▶ _What the task asks_
Your task is to copy each line that has the word "caption".

▶ _Data provided_
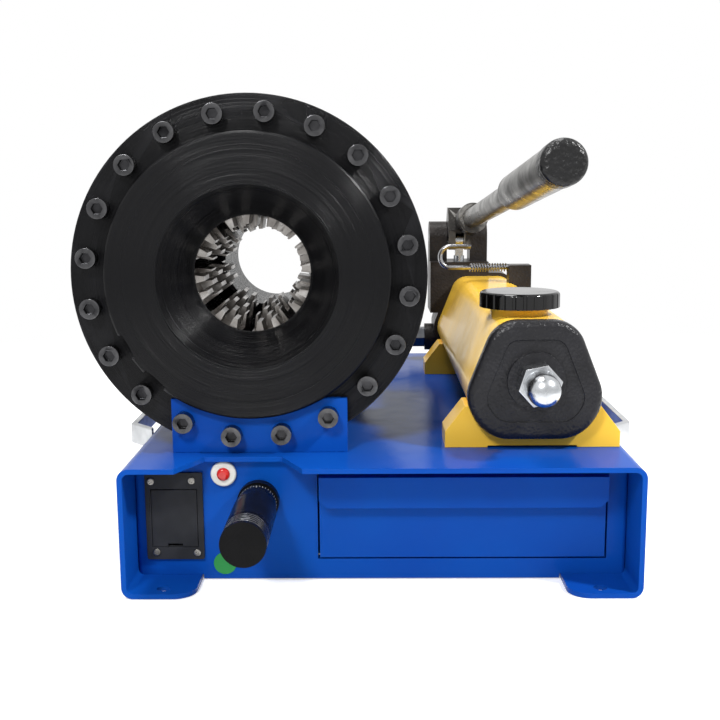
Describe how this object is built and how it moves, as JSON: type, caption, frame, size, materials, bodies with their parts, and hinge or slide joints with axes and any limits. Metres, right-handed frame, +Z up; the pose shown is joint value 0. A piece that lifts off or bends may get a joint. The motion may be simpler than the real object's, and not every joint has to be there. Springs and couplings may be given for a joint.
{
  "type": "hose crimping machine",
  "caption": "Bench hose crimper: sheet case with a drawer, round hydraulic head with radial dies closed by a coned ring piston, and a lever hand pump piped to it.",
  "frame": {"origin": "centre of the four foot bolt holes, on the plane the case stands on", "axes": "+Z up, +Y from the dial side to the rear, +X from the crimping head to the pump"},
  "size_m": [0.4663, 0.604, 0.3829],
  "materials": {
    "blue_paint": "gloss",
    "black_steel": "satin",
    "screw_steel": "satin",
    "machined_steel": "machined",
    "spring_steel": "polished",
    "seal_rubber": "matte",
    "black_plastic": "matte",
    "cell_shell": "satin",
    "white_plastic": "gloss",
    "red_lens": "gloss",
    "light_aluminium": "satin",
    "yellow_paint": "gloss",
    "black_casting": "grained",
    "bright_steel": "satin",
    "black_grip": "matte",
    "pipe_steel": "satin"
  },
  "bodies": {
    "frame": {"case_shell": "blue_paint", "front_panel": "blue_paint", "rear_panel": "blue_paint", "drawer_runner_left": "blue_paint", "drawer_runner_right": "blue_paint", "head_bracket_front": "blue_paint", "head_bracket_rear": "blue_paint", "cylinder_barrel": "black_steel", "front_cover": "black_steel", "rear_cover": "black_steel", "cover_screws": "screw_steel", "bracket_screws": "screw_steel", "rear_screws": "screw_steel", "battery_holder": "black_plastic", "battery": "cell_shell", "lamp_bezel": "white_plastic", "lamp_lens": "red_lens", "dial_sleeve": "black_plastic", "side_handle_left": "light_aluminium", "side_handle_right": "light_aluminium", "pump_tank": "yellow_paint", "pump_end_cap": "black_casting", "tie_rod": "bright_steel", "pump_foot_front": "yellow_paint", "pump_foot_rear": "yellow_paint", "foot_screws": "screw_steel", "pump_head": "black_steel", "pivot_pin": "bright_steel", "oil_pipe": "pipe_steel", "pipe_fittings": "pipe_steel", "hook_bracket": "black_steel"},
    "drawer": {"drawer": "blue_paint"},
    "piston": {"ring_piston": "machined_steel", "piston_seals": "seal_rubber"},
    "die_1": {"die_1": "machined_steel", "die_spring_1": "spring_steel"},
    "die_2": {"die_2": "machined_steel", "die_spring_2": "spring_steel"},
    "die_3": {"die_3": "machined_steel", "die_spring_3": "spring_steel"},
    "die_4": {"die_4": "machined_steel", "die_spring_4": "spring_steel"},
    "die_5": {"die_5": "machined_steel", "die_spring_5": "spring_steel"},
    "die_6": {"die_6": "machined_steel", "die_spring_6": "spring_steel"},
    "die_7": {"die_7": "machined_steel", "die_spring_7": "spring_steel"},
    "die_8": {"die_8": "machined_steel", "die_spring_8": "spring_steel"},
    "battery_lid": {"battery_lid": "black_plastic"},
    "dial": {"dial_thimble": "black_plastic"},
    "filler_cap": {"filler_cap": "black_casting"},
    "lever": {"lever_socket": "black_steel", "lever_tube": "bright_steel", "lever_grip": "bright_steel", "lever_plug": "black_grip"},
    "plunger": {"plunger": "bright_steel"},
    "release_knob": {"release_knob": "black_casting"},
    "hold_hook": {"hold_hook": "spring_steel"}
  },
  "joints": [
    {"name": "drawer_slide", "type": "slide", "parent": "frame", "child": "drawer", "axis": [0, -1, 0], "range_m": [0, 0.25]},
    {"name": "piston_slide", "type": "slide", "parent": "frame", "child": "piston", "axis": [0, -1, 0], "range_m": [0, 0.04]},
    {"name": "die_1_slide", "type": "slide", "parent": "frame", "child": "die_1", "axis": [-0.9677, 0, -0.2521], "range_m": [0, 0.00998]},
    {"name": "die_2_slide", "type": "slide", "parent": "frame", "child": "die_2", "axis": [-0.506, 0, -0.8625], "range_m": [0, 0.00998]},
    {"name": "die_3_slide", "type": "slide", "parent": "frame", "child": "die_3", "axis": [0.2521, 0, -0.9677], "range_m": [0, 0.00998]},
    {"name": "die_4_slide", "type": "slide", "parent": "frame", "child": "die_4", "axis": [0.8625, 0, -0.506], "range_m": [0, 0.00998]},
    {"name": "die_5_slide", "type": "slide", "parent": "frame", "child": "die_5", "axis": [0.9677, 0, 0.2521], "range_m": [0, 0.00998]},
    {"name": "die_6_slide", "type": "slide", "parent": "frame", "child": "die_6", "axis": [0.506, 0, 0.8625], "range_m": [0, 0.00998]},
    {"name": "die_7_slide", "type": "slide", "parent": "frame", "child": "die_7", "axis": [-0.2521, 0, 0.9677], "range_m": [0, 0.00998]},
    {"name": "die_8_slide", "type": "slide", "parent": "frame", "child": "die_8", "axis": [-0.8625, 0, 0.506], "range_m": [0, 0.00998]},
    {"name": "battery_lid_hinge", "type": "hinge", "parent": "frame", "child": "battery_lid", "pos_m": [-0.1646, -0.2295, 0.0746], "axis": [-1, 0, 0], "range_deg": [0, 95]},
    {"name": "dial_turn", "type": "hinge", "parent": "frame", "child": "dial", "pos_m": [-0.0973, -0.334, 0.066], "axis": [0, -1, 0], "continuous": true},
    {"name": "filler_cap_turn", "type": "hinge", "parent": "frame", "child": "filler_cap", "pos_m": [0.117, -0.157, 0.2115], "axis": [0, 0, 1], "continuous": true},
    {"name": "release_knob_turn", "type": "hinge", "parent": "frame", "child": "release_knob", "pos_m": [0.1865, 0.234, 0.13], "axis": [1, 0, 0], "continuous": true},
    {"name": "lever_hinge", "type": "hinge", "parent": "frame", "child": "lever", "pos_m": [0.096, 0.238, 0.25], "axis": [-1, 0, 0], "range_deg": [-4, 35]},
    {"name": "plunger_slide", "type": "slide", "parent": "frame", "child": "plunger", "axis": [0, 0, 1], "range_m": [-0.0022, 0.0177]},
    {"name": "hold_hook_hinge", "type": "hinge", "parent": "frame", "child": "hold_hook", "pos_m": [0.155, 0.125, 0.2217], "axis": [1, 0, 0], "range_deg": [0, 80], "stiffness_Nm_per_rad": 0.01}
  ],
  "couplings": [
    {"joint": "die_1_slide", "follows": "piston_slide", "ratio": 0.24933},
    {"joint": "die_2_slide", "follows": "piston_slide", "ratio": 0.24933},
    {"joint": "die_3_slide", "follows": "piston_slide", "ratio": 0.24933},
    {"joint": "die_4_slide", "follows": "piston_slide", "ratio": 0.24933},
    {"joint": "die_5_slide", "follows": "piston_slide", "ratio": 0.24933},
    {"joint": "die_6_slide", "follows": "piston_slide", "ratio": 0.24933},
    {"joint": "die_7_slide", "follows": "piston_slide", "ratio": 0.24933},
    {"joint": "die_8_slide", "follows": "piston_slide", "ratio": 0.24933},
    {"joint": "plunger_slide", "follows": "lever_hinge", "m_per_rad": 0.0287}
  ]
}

▶ _Task response_
Describe how this object is built and how it moves, as JSON: type, caption, frame, size, materials, bodies with their parts, and hinge or slide joints with axes and any limits. Metres, right-handed frame, +Z up; the pose shown is joint value 0. A piece that lifts off or bends may get a joint. The motion may be simpler than the real object's, and not every joint has to be there. Springs and couplings may be given for a joint.
  "caption": "Bench hose crimper: sheet case with a drawer, round hydraulic head with radial dies closed by a coned ring piston, and a lever hand pump piped to it.",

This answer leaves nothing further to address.